● SHORT PROBLEM
Only one portion of the data is to be written out: from the line bearing "stamp_axle(steel)" through the line bearing "points = [vertex.co". Write it exactly as it appears.

● DATA SECTION
+===+

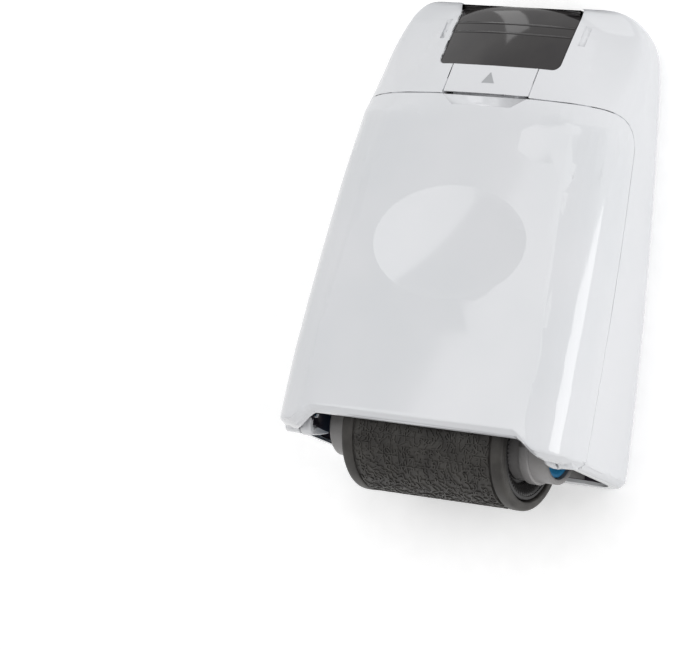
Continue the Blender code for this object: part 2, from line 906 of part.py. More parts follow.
def toothed_ring(side, look):
    """End ring with teeth inside its rim and a web that holds the bush, as one stitched surface."""
    name = "toothed_ring_right" if side > 0 else "toothed_ring_left"
    place = across(roller_y, roller_height)
    root = core_radius - ring_wall
    tip = root - ring_tooth_depth
    bore = bush_radius + gap
    floor = ring_start + ring_web
    points = []
    rings = 0
    for level, radii in ((ring_start, (bore, bore)), (ring_start, (core_radius, core_radius)),
                         (ring_end, (core_radius, core_radius)), (ring_end, (root, tip)),
                         (floor, (root, tip)), (floor, (bore, bore))):
        rings += 1
        for k in range(tooth_count):
            for share, radius in zip(tooth_shares, (radii[0], radii[0], radii[1], radii[1])):
                angle = 2 * math.pi * (k + share) / tooth_count
                points.append(place @ Vector((radius * math.cos(angle), radius * math.sin(angle), side * level)))
    count = len(points) // rings
    faces = []
    for r in range(rings):
        low = r * count
        high = (r + 1) % rings * count
        for k in range(count):
            m = (k + 1) % count
            faces.append((low + k, low + m, high + m, high + k))
    return finish(solid(name, points, faces), look, 30)


def bush(side, look):
    name = "bush_right" if side > 0 else "bush_left"
    high = ring_start + ring_web
    room = mirrored((high - bush_length, high), side)
    return finish(tube(name, bush_radius, axle_radius + gap, across(roller_y, roller_height), *room, 28), look)


def stamp_axle(look):
    reach = hub_end - cap_seat_depth - gap
    made = cylinder("stamp_axle", axle_radius, across(roller_y, roller_height), -reach, reach, 24)
    return finish(made, look)


def ink_foam(look):
    place = across(ink_y, roller_height)
    return finish(tube("ink_foam", ink_radius, ink_core_radius + gap, place,
                       -ink_half_length, ink_half_length, 48), look)


def ink_core(look):
    place = across(ink_y, roller_height)
    reach = ink_half_length + gap + ink_flange_thickness
    return finish(tube("ink_core", ink_core_radius, ink_axle_radius + gap, place, -reach, reach, 32), look)


def ink_flange(side, look):
    name = "ink_flange_right" if side > 0 else "ink_flange_left"
    place = across(ink_y, roller_height)
    low = ink_half_length + gap
    room = mirrored((low, low + ink_flange_thickness), side)
    return finish(tube(name, ink_flange_radius, ink_core_radius + gap, place, *room, 28), look)


def ink_axle(look):
    reach = plate_outer
    made = cylinder("ink_axle", ink_axle_radius, across(ink_y, roller_height), -reach, reach, 20)
    return finish(made, look)


def cartridge_side(side, look):
    """Side frame: a tapered plate with the round hub that enters the drum's end."""
    name = "cartridge_side_right" if side > 0 else "cartridge_side_left"
    place = across(roller_y, roller_height)
    outline = capsule(ink_y - roller_y, hub_radius + plate_foot_margin, plate_top_radius)
    made = prism(name, outline, place, *mirrored((plate_inner, plate_outer), side))
    floor = hub_end - cap_seat_depth
    seat = hub_radius - cap_rim
    hub = [(hub_start, 0), (hub_start, hub_radius), (hub_end, hub_radius), (hub_end, seat),
           (floor, seat), (floor, 0)]
    join(made, turn("hub", [(side * level, radius) for level, radius in hub], place, 36))
    reach = hub_end + overrun
    cut(made, cylinder("bore", axle_radius + gap, place, *mirrored((0, reach), side), 24))
    cut(made, cylinder("bore", ink_axle_radius + gap, across(ink_y, roller_height),
                       *mirrored((0, reach), side), 20))
    return finish(made, look)


def hub_cap(side, look):
    """The blue cap in a hub's end, dished on its outside."""
    name = "hub_cap_right" if side > 0 else "hub_cap_left"
    low = hub_end - cap_seat_depth + gap
    high = low + cap_thickness
    radius = hub_radius - cap_rim - gap
    dished = [(high - cap_dish * (1 - (k / 4) ** 2), radius * cap_dish_share * k / 4) for k in range(5)]
    profile = [(low, 0), (low, radius), (high, radius)] + dished[::-1]
    if side < 0:
        profile = [(-level, r) for level, r in profile]
    return finish(turn(name, profile, across(roller_y, roller_height), 28), look)


def cartridge_hood(look):
    """The hood over the ink roller with the grip that the cartridge is lifted by."""
    inner = ink_radius + hood_clearance
    outer = inner + hood_thickness
    outline = arc((0, 0), outer, -hood_angle, hood_angle, 20)
    outline += arc((0, 0), inner, hood_angle, -hood_angle, 20)
    place = across(ink_y, roller_height)
    half = plate_inner - gap
    made = prism("cartridge_hood", outline, place, -half, half)
    high = outer + grip_length
    grip = rounded_rectangle(grip_half_width, (high - inner - hood_thickness / 2) / 2, grip_thickness)
    middle = (high + inner + hood_thickness / 2) / 2
    base = frame((0, ink_y + middle, roller_height), (1, 0, 0), (0, 1, 0))
    join(made, prism("grip", grip, base, -grip_thickness / 2, grip_thickness / 2))
    return finish(made, look)


def latch_spring(look):
    place = upright(0, latch_spring_y) @ Matrix.Translation((0, 0, latch_post_height + gap))
    room = nose_height(latch_spring_y, wall + gap + tab_nose_thickness) - latch_post_height
    made = coil("latch_spring", place, spring_radius, spring_wire, room - gap - gap - gap, spring_turns)
    return finish(made, look)


def build():
    for old in list(bpy.data.objects):
        bpy.data.objects.remove(old)
    white = material("white_abs", "#e8e9eb", 0.22)
    dark = material("dark_gloss", "#3f3d3c", 0.12)
    rubber = material("stamp_rubber", "#3d3c3a", 0.55)
    black = material("drum_plastic", "#2c2b2b", 0.5)
    grey = material("cartridge_grey", "#b9babc", 0.4)
    blue = material("cap_blue", "#2f86b8", 0.3)
    acetal = material("bush_acetal", "#e4e0d6", 0.45)
    steel = material("steel", "#b4b6b9", 0.3, 1.0)
    foam = material("ink_foam", "#1d1c22", 0.9)
    rear_housing(white)
    front_cover(white)
    latch_tab(white)
    top_knob(dark)
    carriage(grey)
    latch_pin(steel)
    latch_spring(steel)
    stamp_sleeve(rubber)
    drum_core(black)
    stamp_axle(steel)
    ink_foam(foam)
    ink_core(black)
    ink_axle(steel)
    cartridge_hood(grey)
    for side in (1, -1):
        cover_pin(side, steel)
        knob_screw(side, steel)
        toothed_ring(side, black)
        bush(side, acetal)
        ink_flange(side, black)
        cartridge_side(side, grey)
        hub_cap(side, blue)


build()
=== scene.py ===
# %% [markdown]
# # A hand-held roller stamp that hides print
# A white plastic shell, open at its foot, holds a wide rubber roller covered with a jumble of
# raised strokes. Rolled over an address, it prints the jumble on top and nobody can read it.
# The solids, the joints and the collision come from the frame. This file gives them their looks:
# fine meshes where the solids are plain, and a material for every surface.

# %% Load the frame
import json
import math

import bmesh
import bpy
import numpy as np
from mathutils import Matrix, Quaternion, Vector


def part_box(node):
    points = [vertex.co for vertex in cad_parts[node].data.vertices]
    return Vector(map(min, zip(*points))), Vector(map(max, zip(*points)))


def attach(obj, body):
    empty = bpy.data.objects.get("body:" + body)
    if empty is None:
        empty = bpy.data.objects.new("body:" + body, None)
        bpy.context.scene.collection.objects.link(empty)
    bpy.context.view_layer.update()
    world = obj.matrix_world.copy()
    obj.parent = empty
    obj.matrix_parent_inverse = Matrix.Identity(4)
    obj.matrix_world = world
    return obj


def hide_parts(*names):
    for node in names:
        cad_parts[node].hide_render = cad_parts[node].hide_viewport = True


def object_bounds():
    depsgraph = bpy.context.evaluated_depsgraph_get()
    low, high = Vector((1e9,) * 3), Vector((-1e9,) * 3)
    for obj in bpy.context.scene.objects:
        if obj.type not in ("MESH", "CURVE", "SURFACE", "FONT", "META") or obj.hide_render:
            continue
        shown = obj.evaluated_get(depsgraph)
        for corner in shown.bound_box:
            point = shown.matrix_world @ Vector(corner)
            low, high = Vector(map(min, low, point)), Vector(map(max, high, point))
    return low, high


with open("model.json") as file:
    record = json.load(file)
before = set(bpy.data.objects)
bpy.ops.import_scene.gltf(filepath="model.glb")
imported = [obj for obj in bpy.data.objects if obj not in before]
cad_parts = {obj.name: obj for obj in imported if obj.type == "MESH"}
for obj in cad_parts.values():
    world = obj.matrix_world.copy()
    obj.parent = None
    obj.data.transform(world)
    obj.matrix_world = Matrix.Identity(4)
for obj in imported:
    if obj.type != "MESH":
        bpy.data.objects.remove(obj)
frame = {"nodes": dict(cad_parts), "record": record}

cad_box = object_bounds()

# %% [markdown]
# ## The camera
# The photograph looks down at the stamp as it lies on its flat back, from the side of its right
# flank. A long lens keeps the edges nearly parallel. The camera's three axes are written out,
# because they were fitted to the seams and edges of the shell.

# %% Camera
mm = 0.001
image_width = 679
focal_pixels = 3291
sensor_width = 36
camera_place = (0.36549, -0.04759, 0.66614)
camera_right = (0.8463, 0.1326, -0.5159)
camera_up = (-0.0970, 0.9907, 0.0955)
camera_back = (0.5237, -0.0308, 0.8513)


def make_camera():
    """A camera whose axes are the columns of its rotation."""
    data = bpy.data.cameras.new("camera")
    data.sensor_fit = "HORIZONTAL"
    data.sensor_width = sensor_width
    data.lens = focal_pixels / image_width * sensor_width
    made = bpy.data.objects.new("camera", data)
    axes = Matrix((camera_right, camera_up, camera_back)).transposed()
    made.rotation_mode = "QUATERNION"
    made.rotation_quaternion = axes.to_quaternion()
    made.location = camera_place
    bpy.context.scene.collection.objects.link(made)
    bpy.context.scene.camera = made
    print("lens", round(data.lens, 1), "mm")


make_camera()

# %% [markdown]
# ## Colours and nodes
# A hex code is how a screen shows a colour, and Blender wants linear light, so one function
# turns the one into the other. A second one adds a node with its settings and its links, which
# keeps each material down to the few lines that make it what it is.

# %% Helpers for materials
def linear(code):
    """Linear red, green, blue and alpha of an sRGB hex code."""
    parts = [int(code[i : i + 2], 16) / 255 for i in (1, 3, 5)]
    return [c / 12.92 if c <= 0.04045 else ((c + 0.055) / 1.055) ** 2.4 for c in parts] + [1]


def add(tree, kind, inputs=(), **settings):
    """A new node with its settings, whose inputs get values or links."""
    node = tree.nodes.new("ShaderNode" + kind)
    for name, value in settings.items():
        setattr(node, name, value)
    for name, value in dict(inputs).items():
        if isinstance(value, bpy.types.NodeSocket):
            tree.links.new(value, node.inputs[name])
        else:
            node.inputs[name].default_value = value
    return node


def per(size):
    """Scale of a pattern whose features are that many millimetres wide."""
    return 1 / (size * mm)


def new_material(name, **values):
    """A material, its tree, its Principled shader and its place coordinates."""
    made = bpy.data.materials.new(name)
    made.use_nodes = True
    tree = made.node_tree
    shader = tree.nodes["Principled BSDF"]
    for key, value in values.items():
        shader.inputs[key.replace("_", " ")].default_value = value
    place = add(tree, "TexCoord").outputs["Object"]
    return made, tree, shader, place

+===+

● FINAL RESULT
    stamp_axle(steel)
    ink_foam(foam)
    ink_core(black)
    ink_axle(steel)
    cartridge_hood(grey)
    for side in (1, -1):
        cover_pin(side, steel)
        knob_screw(side, steel)
        toothed_ring(side, black)
        bush(side, acetal)
        ink_flange(side, black)
        cartridge_side(side, grey)
        hub_cap(side, blue)


build()
=== scene.py ===
# %% [markdown]
# # A hand-held roller stamp that hides print
# A white plastic shell, open at its foot, holds a wide rubber roller covered with a jumble of
# raised strokes. Rolled over an address, it prints the jumble on top and nobody can read it.
# The solids, the joints and the collision come from the frame. This file gives them their looks:
# fine meshes where the solids are plain, and a material for every surface.

# %% Load the frame
import json
import math

import bmesh
import bpy
import numpy as np
from mathutils import Matrix, Quaternion, Vector


def part_box(node):
    points = [vertex.co for vertex in cad_parts[node].data.vertices]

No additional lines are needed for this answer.